Our first reference sheet to glue in was a list of perfect squares and cubes that I typed up in Microsoft Publisher. Hopefully there aren’t any mistakes…
This geometric formula sheet is taken from the State of Virginia’s website. I found it via a google search.
I also gave students a prime/composite number chart. I found this chart on the Encyclopedia Brittanica kid’s website.
To help my students when we get to factoring, I decided to search out a giant multiplication chart for my students to reference.
Originally, I put these in a file and formatted them to print two to a letter-sized page.
Then, I remembered that I found a table of factors in my computer files this summer. I found it posted online here (page 3 of the PDF). After some research, I found out it was from Skills Boosters for the Reluctant Math Student by Incentive Publications.
I ended up printing this back-to-back with the multiplication chart to make a booklet foldable. I’ve already shared this chart with some of my former students who are now taking college algebra, and they’re finding it super useful with their factoring!
(UPDATE: I created a new free printable version of this factors chart that might be of interest to you!)
This ends our reference section. The next thing we glued in was our divider for our first chapter. Here’s the one for Algebra 1. At the end of each chapter, I’m going to have groups make a Top Ten Things to Remember list. This idea is inspired by this session (click the link to read my recap of the session!) I went to at OCTM this past summer.
The other side of the divider has a place for students to record their scores for each skill quiz.
At the beginning of our notes for each section, we glue in a small strip that has the skill number and description. This keeps students from having to stay on the same page number as all their classmates and definitely helps keep me more sane!
Now that the year has started, I’m already making my list of things to tweak for next year. I think I want to put some sort of review of the order of operations/grouping symbols in notebooks next year.
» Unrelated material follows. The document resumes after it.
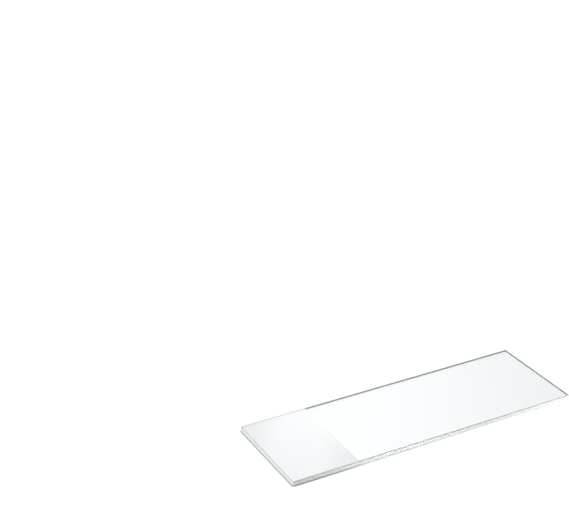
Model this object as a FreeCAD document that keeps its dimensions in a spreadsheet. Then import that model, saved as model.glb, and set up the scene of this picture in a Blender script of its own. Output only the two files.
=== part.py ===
"""Microscope slide: one plate of glass with ground edges and a frosted end.

The plate is 3 x 1 inch. Its edges are ground square to the faces, each arris
between an edge and a face is taken off by a small 45 degree bevel, and the
four upright corners are eased the same way. At one end the top face is frosted
across the full width, so that it can be written on in pencil. The frosting
takes a few hundredths of a millimetre off the glass, so the writing field
lies that much below the polished face.

Frame, in millimetres: the origin is the middle of the underside, +X runs along
the slide towards the clear end, +Y across it, +Z up through the glass. The
frosted end is at -X and the frosted face looks up.
"""

import FreeCAD
import Part

import os

import Sketcher

# Driving dimensions in millimetres: alias, value, meaning.
DIMENSIONS = [
    ("slide_length", 76.2, "overall length, frosted end to clear end (3 inch)"),
    ("slide_width", 25.4, "overall width (1 inch)"),
    ("slide_thickness", 1.2, "thickness of the glass"),
    ("corner_ease", 0.25, "what each upright corner loses along either edge"),
    ("arris_bevel", 0.2, "45 degree bevel between the ground edges and the faces"),
    ("frosted_length", 17.0, "length of the frosted writing field, from the end of the slide"),
    ("frosting_depth", 0.02, "glass taken off the top face by the frosting"),
]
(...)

If you’re interested in what last year’s reference section looked like, click here!
This is awesome! As always, thank you for sharing!
You're welcome!
Hi,
Have you ever thought of printing the skill number and description on labels (if your school supplies such things)? This way, there's no cutting or gluing this piece. Each student just pulls a label and sticks it down! I'm trying out this idea this year, and I can let you know how it goes!
If my school supplied labels, that would be awesome. Sadly, they don't. 🙁
Thank you so much for being willing to share all of this! I am teaching gifted/honors 6th & 7th grade math. I have been overwhelmed with the lesson plans and creating challenging activities for my students. Your blog has been a lifesaver! Any tips on lesson planning for various grade levels/contents? I know you do many different areas as well…
Kristal
Lesson planning is my weak point. Wish I had more helpful hints to share!
This is my first year teaching. I was wondering if you did something like this everyday or if some days are just lectures? Also we are already 2 weeks into the school year, do you think it'd be too late to start an interactive notebook?
Only a few days a week 🙂
I'm still debating whether I should have everyone on the same page numbers. I still have kids THIS year just gluing in things on random pages (they don't seem to care, it's weird). It drives me nuts but otherwise it is generally helping on a day-to-day basis.
It's a personal decision. Choose what's going to work best for you and your students.
I'm honestly obsessed with your blog, I've been looking at it nonstop. I want to start using INBs next year in 8th grade math. Do you have the file for the reference materials divider on the blog? If not, can you e-mail it?
I love how you use your journal dividers; my curriculum map's units contain standards from multiple domains. Any suggestions on how to organize with the dividers when there are multiple standards covered within each unit.
I write my own skill list that is separate from the standards.